永代使用権を利用できる費用を支払えば、お墓を受け継ぐことが出来るケースもあります。
一方で、上記のようなデメリットや都心など場所によっては、費用が高くなってしまうケースもありえます。このように永代供養にはメリットとデメリットがありますので、しっかり理解したうえで購入することが大切です。
永代供養の今と今後予想される未来について
最近、永代供養を利用者が増えた理由はもっと違うところにあったりします。その違うところというのが料金でしょう。
一般的なお墓を購入するとなると、基本的には数百万円かかります。そしてそのお墓を維持、管理していくための費用、お布施などもかかるので経済的負担はかなりのものです。
ところが永代供養を利用すれば、一般的なお墓を購入するよりもはるかに安い料金で済みます。さらにはお布施や維持管理費も必要ありません。こうした低価格でありながら宗旨、宗派関係なしで利用できるうえに永代にわたって供養してもらえるのです。これだけコストが低くてもちゃんと供養してもらえるのですから利用者が増えて当然ともいえます。
ちなみに永代供養の場合はどれくらいの料金で利用できるのかですが、3万円から100万円程度です。これだけ料金に開きがある理由は、合祀墓にいきなり入る場合や納骨堂で一定期間保管される場合などによって違いがあるからです。一般的に合祀墓にいきなり入る場合は料金は低価格であり、納骨堂のほうが高めです。
とにかく安く入りたいという人には合祀墓が人気ですが、今はまだ納骨堂へ一定期間安置してもらうという人のほうが多いです。納骨堂へ一定期間安置してもらう方法の中にはインターネットで供養できる方法も大変人気があります。この方法であれば、24時間いつでも供養することができますから親族にも個人にもメリットが大きいのです。そのほかにも自動搬送式の納骨堂があったりと時代に応じて変化しています。

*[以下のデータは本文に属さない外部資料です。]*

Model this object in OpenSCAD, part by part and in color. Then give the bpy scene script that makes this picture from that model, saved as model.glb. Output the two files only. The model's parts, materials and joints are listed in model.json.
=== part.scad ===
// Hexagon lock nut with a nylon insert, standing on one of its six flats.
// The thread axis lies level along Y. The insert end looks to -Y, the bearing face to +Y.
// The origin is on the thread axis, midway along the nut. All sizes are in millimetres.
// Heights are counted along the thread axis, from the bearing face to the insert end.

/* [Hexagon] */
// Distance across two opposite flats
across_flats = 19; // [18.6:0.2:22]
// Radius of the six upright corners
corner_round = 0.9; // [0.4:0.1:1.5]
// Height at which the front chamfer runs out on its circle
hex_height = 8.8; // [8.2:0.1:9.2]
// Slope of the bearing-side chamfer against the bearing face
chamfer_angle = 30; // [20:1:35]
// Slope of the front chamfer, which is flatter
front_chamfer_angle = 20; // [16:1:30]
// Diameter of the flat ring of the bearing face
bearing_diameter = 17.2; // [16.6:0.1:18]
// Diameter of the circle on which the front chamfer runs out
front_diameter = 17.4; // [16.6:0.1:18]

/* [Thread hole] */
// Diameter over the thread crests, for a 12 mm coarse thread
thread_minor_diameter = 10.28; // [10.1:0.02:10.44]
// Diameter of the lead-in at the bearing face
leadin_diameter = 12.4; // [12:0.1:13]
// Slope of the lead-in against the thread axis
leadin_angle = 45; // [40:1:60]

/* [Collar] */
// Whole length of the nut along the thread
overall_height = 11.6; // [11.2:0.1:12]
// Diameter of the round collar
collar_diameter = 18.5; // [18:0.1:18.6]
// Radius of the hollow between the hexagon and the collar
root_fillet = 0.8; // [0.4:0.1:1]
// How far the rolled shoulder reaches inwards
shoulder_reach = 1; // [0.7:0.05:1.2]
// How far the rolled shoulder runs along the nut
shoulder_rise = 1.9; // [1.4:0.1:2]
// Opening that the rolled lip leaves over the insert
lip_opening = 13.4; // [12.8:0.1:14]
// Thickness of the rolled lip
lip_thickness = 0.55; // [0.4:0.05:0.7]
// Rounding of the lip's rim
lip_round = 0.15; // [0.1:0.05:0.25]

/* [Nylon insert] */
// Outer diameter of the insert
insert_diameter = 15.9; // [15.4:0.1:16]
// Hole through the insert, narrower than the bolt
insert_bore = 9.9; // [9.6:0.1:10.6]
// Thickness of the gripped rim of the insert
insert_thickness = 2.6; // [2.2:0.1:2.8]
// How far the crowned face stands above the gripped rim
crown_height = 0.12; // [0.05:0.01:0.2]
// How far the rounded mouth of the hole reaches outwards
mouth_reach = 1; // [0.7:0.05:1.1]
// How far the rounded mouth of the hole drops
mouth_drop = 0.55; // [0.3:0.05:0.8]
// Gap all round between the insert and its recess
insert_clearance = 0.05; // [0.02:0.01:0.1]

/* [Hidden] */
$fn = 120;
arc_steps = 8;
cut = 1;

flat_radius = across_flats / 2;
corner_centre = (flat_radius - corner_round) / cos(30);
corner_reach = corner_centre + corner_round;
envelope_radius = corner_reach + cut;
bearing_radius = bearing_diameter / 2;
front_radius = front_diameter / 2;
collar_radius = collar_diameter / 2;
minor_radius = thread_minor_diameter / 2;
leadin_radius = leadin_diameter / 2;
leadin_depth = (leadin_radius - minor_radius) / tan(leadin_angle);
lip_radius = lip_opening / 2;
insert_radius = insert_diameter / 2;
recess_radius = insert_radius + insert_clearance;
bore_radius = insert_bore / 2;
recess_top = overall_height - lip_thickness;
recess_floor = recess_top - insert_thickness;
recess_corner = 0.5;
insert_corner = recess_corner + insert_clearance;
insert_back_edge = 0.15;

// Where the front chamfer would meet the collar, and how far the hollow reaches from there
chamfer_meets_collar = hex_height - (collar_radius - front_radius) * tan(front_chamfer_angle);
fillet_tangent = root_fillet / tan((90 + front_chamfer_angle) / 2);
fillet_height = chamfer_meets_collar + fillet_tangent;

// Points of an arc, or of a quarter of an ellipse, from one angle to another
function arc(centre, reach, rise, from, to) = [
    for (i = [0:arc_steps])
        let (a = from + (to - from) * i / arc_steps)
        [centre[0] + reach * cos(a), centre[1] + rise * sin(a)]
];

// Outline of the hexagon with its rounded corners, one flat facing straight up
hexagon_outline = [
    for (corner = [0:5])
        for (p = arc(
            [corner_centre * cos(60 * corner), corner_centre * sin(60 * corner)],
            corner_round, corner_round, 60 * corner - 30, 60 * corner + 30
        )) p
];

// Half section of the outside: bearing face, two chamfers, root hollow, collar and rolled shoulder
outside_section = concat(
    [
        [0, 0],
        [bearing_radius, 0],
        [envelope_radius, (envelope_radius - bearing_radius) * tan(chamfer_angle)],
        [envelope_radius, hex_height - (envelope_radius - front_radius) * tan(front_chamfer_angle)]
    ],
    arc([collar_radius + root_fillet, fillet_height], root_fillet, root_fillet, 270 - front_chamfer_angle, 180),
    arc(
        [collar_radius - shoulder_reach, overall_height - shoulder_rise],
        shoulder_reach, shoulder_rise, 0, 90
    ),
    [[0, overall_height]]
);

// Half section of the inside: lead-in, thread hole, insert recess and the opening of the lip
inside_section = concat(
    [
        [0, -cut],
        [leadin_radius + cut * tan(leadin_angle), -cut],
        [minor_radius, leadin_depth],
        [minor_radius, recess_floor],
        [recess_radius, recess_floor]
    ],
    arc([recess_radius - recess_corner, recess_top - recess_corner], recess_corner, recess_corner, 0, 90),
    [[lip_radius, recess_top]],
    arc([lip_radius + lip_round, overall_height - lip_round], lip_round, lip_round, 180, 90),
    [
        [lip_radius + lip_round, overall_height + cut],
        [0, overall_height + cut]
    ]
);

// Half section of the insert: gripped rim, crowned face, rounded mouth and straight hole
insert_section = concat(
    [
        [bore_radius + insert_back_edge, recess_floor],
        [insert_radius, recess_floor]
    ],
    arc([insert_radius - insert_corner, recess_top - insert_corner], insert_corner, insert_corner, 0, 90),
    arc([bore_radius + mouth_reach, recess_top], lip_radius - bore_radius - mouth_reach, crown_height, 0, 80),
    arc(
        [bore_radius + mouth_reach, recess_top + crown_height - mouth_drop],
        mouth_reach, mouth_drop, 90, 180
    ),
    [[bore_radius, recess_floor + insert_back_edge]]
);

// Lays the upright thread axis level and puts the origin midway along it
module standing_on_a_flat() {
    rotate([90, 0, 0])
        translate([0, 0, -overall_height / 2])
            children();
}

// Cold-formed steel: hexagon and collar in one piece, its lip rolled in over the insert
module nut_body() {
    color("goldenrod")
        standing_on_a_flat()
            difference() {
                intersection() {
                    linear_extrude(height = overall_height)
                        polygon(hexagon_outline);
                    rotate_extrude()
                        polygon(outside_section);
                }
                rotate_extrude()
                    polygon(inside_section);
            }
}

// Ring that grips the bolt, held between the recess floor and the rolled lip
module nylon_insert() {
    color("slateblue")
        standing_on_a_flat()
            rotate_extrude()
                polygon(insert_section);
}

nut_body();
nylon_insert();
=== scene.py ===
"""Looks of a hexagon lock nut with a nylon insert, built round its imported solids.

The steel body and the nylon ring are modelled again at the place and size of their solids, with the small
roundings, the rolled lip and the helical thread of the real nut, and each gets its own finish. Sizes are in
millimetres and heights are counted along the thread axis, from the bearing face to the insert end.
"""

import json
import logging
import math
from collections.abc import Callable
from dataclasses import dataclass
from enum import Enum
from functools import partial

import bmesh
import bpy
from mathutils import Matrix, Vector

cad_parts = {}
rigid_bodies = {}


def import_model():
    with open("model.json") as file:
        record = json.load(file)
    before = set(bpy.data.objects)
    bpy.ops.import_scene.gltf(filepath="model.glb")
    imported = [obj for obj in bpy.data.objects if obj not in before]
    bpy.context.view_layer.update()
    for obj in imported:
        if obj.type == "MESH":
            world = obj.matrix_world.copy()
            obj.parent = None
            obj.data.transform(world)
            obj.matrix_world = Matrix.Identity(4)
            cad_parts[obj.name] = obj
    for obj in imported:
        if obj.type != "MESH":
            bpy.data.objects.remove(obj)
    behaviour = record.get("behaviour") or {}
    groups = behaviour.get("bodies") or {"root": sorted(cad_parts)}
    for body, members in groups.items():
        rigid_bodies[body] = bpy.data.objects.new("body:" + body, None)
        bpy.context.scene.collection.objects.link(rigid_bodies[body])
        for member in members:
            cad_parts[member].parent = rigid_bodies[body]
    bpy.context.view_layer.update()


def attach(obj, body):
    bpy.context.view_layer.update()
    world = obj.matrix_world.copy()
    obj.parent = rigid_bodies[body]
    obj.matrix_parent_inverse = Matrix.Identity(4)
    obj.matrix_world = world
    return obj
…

超高齢化社会の日本、また結婚されない方が増えていて独身者が増えている日本ではますます永代供養を利用する人が増えるでしょう。そうなると、永代供養をしてくれる業者がどんどん増えてくるはずです。すでに私たちが知っているような大手企業も永代供養のサービスに参戦してきています。どの業者や寺院を利用するのかは私たちの自由です。
ちゃんと見極めて選ばなければ、あっという間に無縁仏になってしまう可能性だってあります。永代供養といってもずっと供養しないところもあるからです。いずれ無縁仏になるとはいえ、ちゃんと管理してほしいのであれば信頼できる所に永代供養をお願いするのが大切になるのではないでしょうか。
料金だけで選ばず、しっかりと早い段階から利用するところを見極めたいところです。